Who are the protagonists, the conflict entrepreneurs in politically violent conflict?
Targeted killings for example, are premeditated acts of lethal force by states against individuals who are perceived as a threat to the state. Targeted killings are controversial acts of political violence that blur the traditional distinctions between civilian and combatant. The traditional definitions of combatant and non-combatant, civilian and soldier are increasingly opaque as violent conflict render definitions of intra-state and inter-state war redundant.
For example, violent intra-state conflicts are conventionally defined by the number of ‘battle deaths’ within a given geo-political state territory and differ from inter-state conflicts that include two or more sovereign state actors. Civil wars are intra-state conflicts where one of the protagonists is the incumbent state government, and defined by the number of ‘battle deaths’ over a given period of time. However, battle deaths become increasingly difficult to define in urban conflicts where partisans and population often share the same space.
Where is politically violent conflict most likely to emerge?
Civil wars can become inter-state conflicts as violence spreads and diffuses across state borders. Inter-state borders demarcate one sovereign state territory from another and it is often on the border or the periphery of the state that violent political conflict escalates. Border territory is often the most difficult for the state to control. Permeable state borders are often the places where violent non-state actors, motivated by politics and predation can be found making the most of their geo-political position to peddle arms, contra-ban goods or particular political philosophies. The borderlands of states are the areas the long arm of the law often finds it difficult to reach, and are more likely to be difficult to govern, allowing black economies to flourish in ‘bandit country’.
What is the impact of conflict contagion, where conflict where armed conflict perpetuates further conflict in neighbouring states?
It is these regions where bandits, partisans and profiteering actors proliferate that political violence is most likely to escalate and evolve. Conflict contagion, where armed conflict perpetuates further conflict in neighbouring states is more likely in areas where new political conflict entrepreneurs can be found. Conflict entrepreneurs defined as actors, driven by political aspiration and economic predation seek the unregulated border hinterlands and use political violence as a mechanism for harnessing local and often regional power. Incidental and instrumental violence is employed to mobilise local cross-border communities to meet the needs of these new actors.

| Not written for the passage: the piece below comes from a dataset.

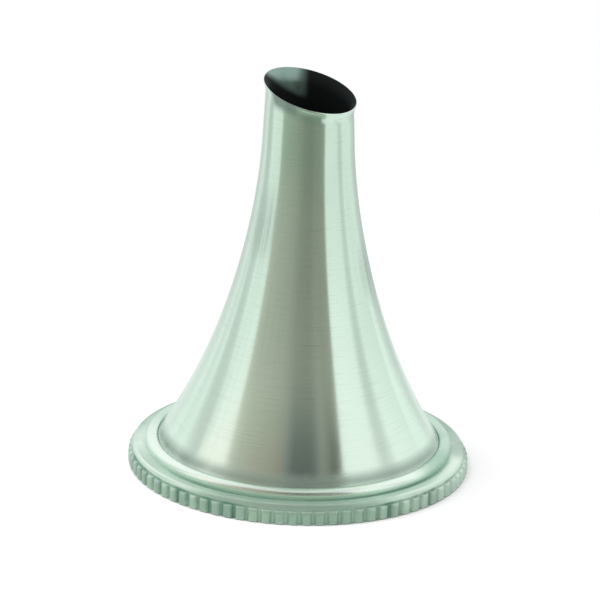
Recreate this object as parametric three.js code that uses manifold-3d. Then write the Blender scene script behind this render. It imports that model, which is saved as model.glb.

It is at the borders of states and at the threshold of political violence that the answers as to what motivates new waves and phases of politically violent conflict might be best examined and the following questions best addressed.
Differentiating between types of political violence
How, if at all, is political violence more effective when selective? (Che Guevara)
[i] (See Andrew Flibbert in his comprehensive analysis of civilian and non-combatant categorization in “An Eye for an Eyelash: Arguments about Civilian Casualties in Gaza” ISA Conference, Montreal, March 17th 2011).